The picture of convenience as a killer isn't just bad, it's getting worse. One recent study attributed weight gain in average Americans to an accumulation of such simple matters as the now near-universal availability of automatic transmissions. Pushing the left foot down on a clutch and shifting gears with the right hand doesn't seem strenuous - but it still burns up a few calories, and it's something the average driver used to do thousands of times a year.

One way to offset such inactivity is through scheduled exercise like workouts at health clubs or the exercise rooms provided by enlightened employers. But with today's busy schedules, it's all too easy to skip such sessions.

That's what's so great about exercise with a purpose, like biking to work - or walking, for those who live close enough to their jobs to make that practical. The simple act of switching from driving to biking on our work commute provides two healthy workouts daily, enough to tip most of us back to a healthy lifestyle.

If you live too far from your workplace to tackle the whole route just yet, there are other options available. Bicycle down to a convenient RTD park-n-Ride and take the light rail or the express bus the rest of the way to your job.

While good health is ultimately a personal responsibility, government also has a role to play, by such simple but vital acts as creating safe bicycle lanes. In the metro area, Boulder has done an outstanding job of encouraging bike travel, and most suburbs have embraced the concept in their planning and open space.

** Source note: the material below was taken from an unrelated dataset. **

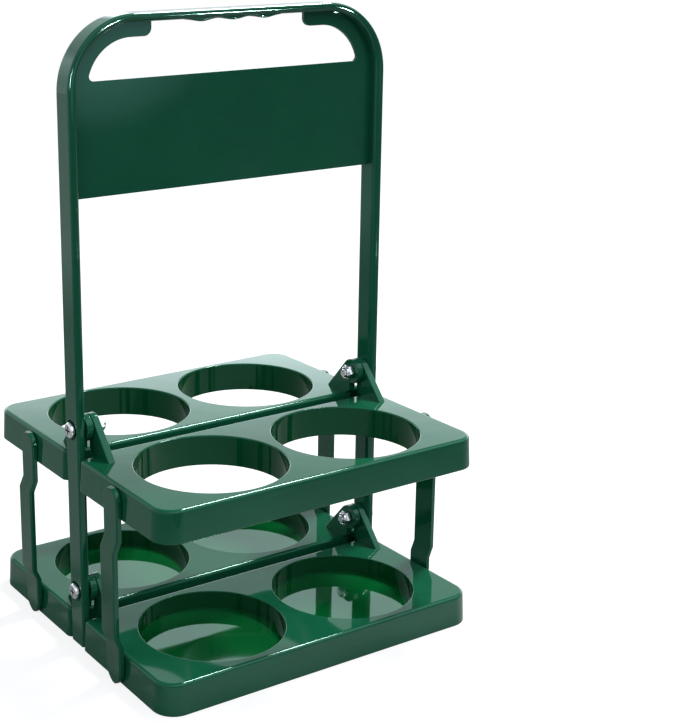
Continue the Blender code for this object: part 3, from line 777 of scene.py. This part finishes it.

The city of Denver, in contrast, lags behind most of its neighbors.

For one thing, Denver still dares to paint a few stripes on high-speed one-way streets and call them "bike lanes." Such lanes, which often have broken asphalt that can cause riders to be thrown into the path of speeding traffic, aren't bike lanes - they're invitations to suicide.

If "Greenprint Denver" is going to be more than just a slogan, the city has to do much more to make this healthy and non-polluting way of commuting viable for its citizens.